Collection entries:

BEGIN

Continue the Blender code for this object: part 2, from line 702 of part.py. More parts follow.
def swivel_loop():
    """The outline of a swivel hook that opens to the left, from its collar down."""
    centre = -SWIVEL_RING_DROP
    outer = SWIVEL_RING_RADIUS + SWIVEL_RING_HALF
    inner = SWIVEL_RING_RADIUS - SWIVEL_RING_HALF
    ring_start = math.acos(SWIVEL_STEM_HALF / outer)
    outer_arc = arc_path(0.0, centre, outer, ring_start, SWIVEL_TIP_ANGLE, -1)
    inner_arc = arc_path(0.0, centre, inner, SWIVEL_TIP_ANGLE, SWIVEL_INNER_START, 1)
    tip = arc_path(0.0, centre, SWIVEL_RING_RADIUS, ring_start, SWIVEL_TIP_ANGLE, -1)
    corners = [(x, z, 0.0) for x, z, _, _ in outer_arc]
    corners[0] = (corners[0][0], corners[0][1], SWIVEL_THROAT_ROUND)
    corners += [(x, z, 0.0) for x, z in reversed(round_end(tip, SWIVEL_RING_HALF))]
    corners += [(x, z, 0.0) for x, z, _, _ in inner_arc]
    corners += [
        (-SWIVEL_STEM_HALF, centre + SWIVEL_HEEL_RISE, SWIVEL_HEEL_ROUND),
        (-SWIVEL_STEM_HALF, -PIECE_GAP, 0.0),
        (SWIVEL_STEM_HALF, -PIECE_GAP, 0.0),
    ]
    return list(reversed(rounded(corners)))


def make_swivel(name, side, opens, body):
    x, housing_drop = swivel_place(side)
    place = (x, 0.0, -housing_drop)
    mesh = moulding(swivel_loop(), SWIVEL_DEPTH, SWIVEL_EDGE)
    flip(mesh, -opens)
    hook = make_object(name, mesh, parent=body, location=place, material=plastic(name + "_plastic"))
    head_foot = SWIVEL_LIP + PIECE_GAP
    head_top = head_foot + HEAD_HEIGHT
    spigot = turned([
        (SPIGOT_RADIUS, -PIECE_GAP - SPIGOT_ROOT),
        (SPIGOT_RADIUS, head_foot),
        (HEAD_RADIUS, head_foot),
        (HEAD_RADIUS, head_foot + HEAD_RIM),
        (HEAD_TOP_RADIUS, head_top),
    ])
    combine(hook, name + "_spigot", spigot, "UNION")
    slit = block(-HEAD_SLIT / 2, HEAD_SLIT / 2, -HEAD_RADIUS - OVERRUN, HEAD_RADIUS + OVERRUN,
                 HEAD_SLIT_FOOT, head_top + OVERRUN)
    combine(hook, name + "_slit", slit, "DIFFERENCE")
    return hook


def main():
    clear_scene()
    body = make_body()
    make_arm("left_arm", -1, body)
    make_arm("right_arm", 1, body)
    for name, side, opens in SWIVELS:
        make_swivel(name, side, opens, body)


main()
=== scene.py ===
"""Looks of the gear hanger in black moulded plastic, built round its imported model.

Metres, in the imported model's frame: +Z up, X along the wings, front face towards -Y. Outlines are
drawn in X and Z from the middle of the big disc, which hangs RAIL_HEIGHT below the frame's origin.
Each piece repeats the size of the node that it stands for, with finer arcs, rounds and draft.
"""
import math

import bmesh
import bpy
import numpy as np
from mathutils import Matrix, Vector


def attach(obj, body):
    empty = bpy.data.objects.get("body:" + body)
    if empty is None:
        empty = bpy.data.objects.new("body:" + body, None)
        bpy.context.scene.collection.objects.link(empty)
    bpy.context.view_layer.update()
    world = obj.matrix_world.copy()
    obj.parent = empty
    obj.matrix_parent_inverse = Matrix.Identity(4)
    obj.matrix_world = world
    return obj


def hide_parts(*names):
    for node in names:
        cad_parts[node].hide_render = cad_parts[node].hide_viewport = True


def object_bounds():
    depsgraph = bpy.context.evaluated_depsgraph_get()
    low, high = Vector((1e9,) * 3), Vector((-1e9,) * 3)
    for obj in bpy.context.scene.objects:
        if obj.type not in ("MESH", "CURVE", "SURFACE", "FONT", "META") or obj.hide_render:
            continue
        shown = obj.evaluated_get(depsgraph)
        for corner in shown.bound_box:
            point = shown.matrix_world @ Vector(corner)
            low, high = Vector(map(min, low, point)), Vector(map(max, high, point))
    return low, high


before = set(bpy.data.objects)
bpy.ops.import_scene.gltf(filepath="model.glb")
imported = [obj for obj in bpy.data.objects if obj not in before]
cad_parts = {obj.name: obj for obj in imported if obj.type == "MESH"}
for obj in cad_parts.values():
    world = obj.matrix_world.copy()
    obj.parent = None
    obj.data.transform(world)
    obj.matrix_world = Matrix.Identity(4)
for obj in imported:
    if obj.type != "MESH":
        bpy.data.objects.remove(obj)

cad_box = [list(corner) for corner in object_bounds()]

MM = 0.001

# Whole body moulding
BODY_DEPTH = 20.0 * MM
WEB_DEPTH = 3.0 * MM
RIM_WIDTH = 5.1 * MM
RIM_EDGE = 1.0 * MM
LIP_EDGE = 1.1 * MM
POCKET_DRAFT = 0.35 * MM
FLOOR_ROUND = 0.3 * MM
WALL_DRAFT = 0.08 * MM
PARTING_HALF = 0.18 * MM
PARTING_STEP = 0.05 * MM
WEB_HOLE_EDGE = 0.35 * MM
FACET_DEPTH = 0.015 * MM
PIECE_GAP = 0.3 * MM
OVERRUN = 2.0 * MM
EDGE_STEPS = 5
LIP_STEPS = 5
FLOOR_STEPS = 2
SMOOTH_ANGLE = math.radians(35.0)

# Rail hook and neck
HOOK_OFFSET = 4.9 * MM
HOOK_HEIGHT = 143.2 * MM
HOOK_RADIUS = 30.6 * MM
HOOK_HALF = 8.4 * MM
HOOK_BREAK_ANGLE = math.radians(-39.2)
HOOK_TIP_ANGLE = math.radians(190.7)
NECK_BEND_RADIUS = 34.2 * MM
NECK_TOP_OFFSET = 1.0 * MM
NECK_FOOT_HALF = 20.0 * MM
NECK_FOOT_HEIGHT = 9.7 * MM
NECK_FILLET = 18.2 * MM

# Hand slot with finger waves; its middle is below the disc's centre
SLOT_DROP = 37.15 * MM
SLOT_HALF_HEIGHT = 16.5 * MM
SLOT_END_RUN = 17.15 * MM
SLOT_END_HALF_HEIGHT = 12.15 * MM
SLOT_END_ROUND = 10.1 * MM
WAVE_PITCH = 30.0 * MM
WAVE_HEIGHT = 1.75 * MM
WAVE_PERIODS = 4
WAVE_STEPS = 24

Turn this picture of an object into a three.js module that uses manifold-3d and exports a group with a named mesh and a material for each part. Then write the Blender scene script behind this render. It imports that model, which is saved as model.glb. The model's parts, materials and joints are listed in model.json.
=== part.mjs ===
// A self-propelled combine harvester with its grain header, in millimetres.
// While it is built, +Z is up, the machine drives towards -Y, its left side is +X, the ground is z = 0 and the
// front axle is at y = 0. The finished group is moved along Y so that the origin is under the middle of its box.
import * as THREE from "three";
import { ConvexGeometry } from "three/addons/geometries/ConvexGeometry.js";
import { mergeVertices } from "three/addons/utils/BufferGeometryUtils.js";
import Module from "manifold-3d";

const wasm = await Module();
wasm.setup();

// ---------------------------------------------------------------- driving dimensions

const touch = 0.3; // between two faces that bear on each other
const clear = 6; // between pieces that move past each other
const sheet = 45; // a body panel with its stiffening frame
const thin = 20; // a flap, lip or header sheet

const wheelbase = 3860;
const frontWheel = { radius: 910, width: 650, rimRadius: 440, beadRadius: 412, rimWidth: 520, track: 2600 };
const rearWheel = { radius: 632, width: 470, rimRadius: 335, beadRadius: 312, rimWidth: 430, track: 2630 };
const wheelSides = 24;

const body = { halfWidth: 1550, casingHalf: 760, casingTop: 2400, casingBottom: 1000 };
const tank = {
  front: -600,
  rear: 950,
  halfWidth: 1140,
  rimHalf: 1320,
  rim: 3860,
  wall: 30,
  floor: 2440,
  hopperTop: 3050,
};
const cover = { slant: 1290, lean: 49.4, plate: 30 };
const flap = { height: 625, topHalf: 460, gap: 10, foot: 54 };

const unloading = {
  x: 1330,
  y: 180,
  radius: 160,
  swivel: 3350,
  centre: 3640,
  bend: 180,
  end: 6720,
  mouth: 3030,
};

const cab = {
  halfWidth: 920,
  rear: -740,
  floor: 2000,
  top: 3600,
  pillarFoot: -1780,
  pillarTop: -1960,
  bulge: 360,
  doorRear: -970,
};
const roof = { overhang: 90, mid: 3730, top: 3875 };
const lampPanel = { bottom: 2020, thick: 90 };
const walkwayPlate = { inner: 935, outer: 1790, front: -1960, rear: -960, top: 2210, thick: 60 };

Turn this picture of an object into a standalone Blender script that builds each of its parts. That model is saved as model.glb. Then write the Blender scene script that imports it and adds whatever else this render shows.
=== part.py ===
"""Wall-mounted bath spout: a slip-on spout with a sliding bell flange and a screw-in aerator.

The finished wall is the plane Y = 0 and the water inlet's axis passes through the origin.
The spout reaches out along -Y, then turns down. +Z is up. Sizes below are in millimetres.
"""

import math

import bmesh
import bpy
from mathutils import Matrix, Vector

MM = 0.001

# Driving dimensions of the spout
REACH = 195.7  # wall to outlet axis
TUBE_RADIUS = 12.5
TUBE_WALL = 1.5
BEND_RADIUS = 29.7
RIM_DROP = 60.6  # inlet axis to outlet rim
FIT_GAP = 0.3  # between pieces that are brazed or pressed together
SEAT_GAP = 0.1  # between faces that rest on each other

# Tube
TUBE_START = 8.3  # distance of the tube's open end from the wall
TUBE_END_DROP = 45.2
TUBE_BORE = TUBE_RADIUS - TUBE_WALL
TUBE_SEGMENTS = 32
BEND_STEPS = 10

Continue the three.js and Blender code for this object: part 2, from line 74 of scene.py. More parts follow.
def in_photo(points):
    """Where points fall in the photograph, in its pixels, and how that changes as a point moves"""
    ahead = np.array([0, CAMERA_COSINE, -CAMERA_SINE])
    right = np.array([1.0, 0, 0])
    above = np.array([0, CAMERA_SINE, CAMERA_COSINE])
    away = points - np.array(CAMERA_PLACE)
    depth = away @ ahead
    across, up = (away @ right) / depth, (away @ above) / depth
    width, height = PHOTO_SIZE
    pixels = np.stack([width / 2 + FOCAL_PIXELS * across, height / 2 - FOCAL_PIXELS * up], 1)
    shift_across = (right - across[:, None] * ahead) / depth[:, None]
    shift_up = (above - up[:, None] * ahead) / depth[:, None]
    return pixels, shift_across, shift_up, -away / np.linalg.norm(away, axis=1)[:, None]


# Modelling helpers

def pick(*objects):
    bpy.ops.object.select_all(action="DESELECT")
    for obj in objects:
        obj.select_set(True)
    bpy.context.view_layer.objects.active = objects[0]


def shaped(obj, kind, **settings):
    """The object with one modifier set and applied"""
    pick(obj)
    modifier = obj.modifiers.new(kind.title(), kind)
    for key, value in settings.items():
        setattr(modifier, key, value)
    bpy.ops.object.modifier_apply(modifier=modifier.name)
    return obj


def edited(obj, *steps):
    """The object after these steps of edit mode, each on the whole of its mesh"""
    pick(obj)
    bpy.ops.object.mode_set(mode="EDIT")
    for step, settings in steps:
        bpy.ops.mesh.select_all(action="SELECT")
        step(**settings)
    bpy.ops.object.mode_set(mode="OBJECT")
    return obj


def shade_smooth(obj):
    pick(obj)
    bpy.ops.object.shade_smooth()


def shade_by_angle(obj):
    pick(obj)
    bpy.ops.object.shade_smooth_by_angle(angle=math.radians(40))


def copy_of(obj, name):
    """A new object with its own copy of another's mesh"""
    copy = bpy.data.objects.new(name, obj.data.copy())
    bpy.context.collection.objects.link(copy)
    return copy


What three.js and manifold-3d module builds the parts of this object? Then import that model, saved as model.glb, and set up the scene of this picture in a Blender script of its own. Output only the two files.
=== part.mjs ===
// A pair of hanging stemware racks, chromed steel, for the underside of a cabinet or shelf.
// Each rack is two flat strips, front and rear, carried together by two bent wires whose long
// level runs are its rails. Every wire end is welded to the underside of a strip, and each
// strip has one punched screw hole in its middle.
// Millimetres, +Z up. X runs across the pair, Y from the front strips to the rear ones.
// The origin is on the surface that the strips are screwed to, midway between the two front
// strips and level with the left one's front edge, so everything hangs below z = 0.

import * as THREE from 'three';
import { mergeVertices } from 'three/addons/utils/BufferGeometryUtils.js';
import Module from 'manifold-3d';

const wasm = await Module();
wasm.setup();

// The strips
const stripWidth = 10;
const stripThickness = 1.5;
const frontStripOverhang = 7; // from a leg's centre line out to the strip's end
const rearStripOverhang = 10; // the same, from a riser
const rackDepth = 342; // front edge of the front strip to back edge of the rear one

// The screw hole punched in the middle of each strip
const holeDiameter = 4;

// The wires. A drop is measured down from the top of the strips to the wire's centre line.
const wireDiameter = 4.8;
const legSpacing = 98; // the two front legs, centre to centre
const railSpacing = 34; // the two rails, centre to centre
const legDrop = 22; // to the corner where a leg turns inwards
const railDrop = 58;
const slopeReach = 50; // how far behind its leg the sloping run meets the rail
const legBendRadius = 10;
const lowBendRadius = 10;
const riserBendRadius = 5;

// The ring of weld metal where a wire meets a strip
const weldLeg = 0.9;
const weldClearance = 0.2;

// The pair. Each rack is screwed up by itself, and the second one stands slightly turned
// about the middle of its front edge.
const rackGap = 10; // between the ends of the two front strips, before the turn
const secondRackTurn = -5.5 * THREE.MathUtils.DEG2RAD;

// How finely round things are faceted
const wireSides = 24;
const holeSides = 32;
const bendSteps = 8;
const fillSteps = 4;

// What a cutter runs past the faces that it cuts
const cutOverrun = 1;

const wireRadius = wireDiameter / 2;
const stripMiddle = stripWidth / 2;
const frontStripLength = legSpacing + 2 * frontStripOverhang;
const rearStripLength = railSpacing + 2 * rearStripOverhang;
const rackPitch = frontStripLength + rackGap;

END

» Instruction
Each line from the one holding "body = make_body()" to the one holding "for node in", those two included, is to be transcribed exactly, and no other line.

» Finished answer
    body = make_body()
    make_arm("left_arm", -1, body)
    make_arm("right_arm", 1, body)
    for name, side, opens in SWIVELS:
        make_swivel(name, side, opens, body)


main()
=== scene.py ===
"""Looks of the gear hanger in black moulded plastic, built round its imported model.

Metres, in the imported model's frame: +Z up, X along the wings, front face towards -Y. Outlines are
drawn in X and Z from the middle of the big disc, which hangs RAIL_HEIGHT below the frame's origin.
Each piece repeats the size of the node that it stands for, with finer arcs, rounds and draft.
"""
import math

import bmesh
import bpy
import numpy as np
from mathutils import Matrix, Vector


def attach(obj, body):
    empty = bpy.data.objects.get("body:" + body)
    if empty is None:
        empty = bpy.data.objects.new("body:" + body, None)
        bpy.context.scene.collection.objects.link(empty)
    bpy.context.view_layer.update()
    world = obj.matrix_world.copy()
    obj.parent = empty
    obj.matrix_parent_inverse = Matrix.Identity(4)
    obj.matrix_world = world
    return obj


def hide_parts(*names):
    for node in names:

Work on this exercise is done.